Eventually, on 22 February 1952, Mr P was able to obtain a divorce from the court, with the court awarding Mrs P a token one shilling (10 cents!) a year in maintenance.

The Public Trust subsequently advised Mr P that the new divorce order cancelled the previous settlement agreement and wrote to him on 10 July 1952 saying "The Court Order which you loaned is returned with thanks. The order cancels the previous separation agreement but it will be necessary to collect the arrears of maintenance up to which the date becomes effective - namely, 22nd February, 1952."

Several years later, the Public Trust realised that this legal position was incorrect, as the original separation agreement was still legally enforceable.
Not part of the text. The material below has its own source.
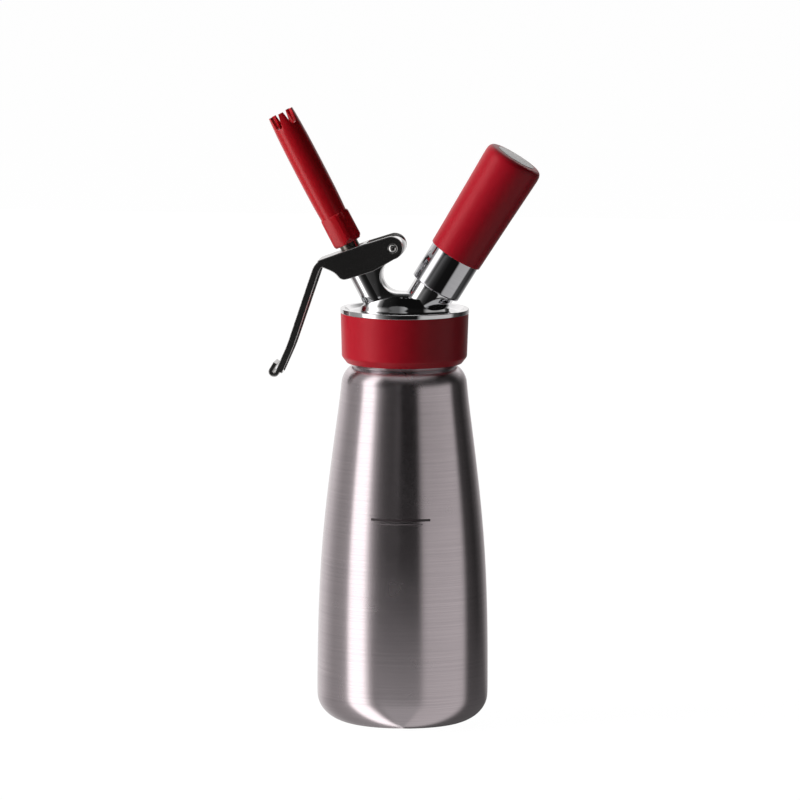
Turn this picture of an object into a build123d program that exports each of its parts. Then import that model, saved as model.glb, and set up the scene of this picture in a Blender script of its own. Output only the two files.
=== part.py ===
from build123d import *
import math
import os

# Whipped cream dispenser, millimetres. +Z is up, the origin is the centre of the bottle's base,
# the valve leans towards -X and the charger holder towards +X.

# Fits
face_gap = 0.1          # between flat faces that press on each other
seat_gap = 0.05         # radial, pieces pushed onto each other for good
running_gap = 0.06      # radial, a shaft in its bore
thread_gap = 0.75       # radial, thread core to the bore that holds the other thread
loose_gap = 0.3         # between pieces that only lie in each other

# Bottle, one drawn shell
bottle_radius = 40.75
bottle_wall = 1.0
base_round = 12.6       # between the flat base and the wall
wall_height = 24.0      # where the wall starts to draw in
belly = (38.7, 87.7)    # radius, height
chest = (34.5, 128.2)
shoulder = (30.0, 163.7)
neck_radius = 24.6      # core of the neck's thread
neck_root = 171.3       # height of the neck's foot
neck_length = 18.7

# Gasket between the bottle's rim and the head
gasket_thickness = 2.6
gasket_width = 3.6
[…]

That being the case, the Public Trust then demanded Mr P to pay the arrears under the original agreement, which was calculated to be £346 1s 5d as of 1 August 1956.

This left Mr P in a frustrating position, as if he had known that the original separation agreement was still enforceable, he could have applied to the court to have it set aside.

The Public Trust sued Mr P in the District Court and won judgment against him. Mr P appealed.

==Decision==
The High Court ruled that promissory estoppel applied here meaning the Public Trust were unable to enforce the agreement, as Mr P would have been able to apply to have the separation agreement set aside had it not been for the incorrect advice from the Public Trust.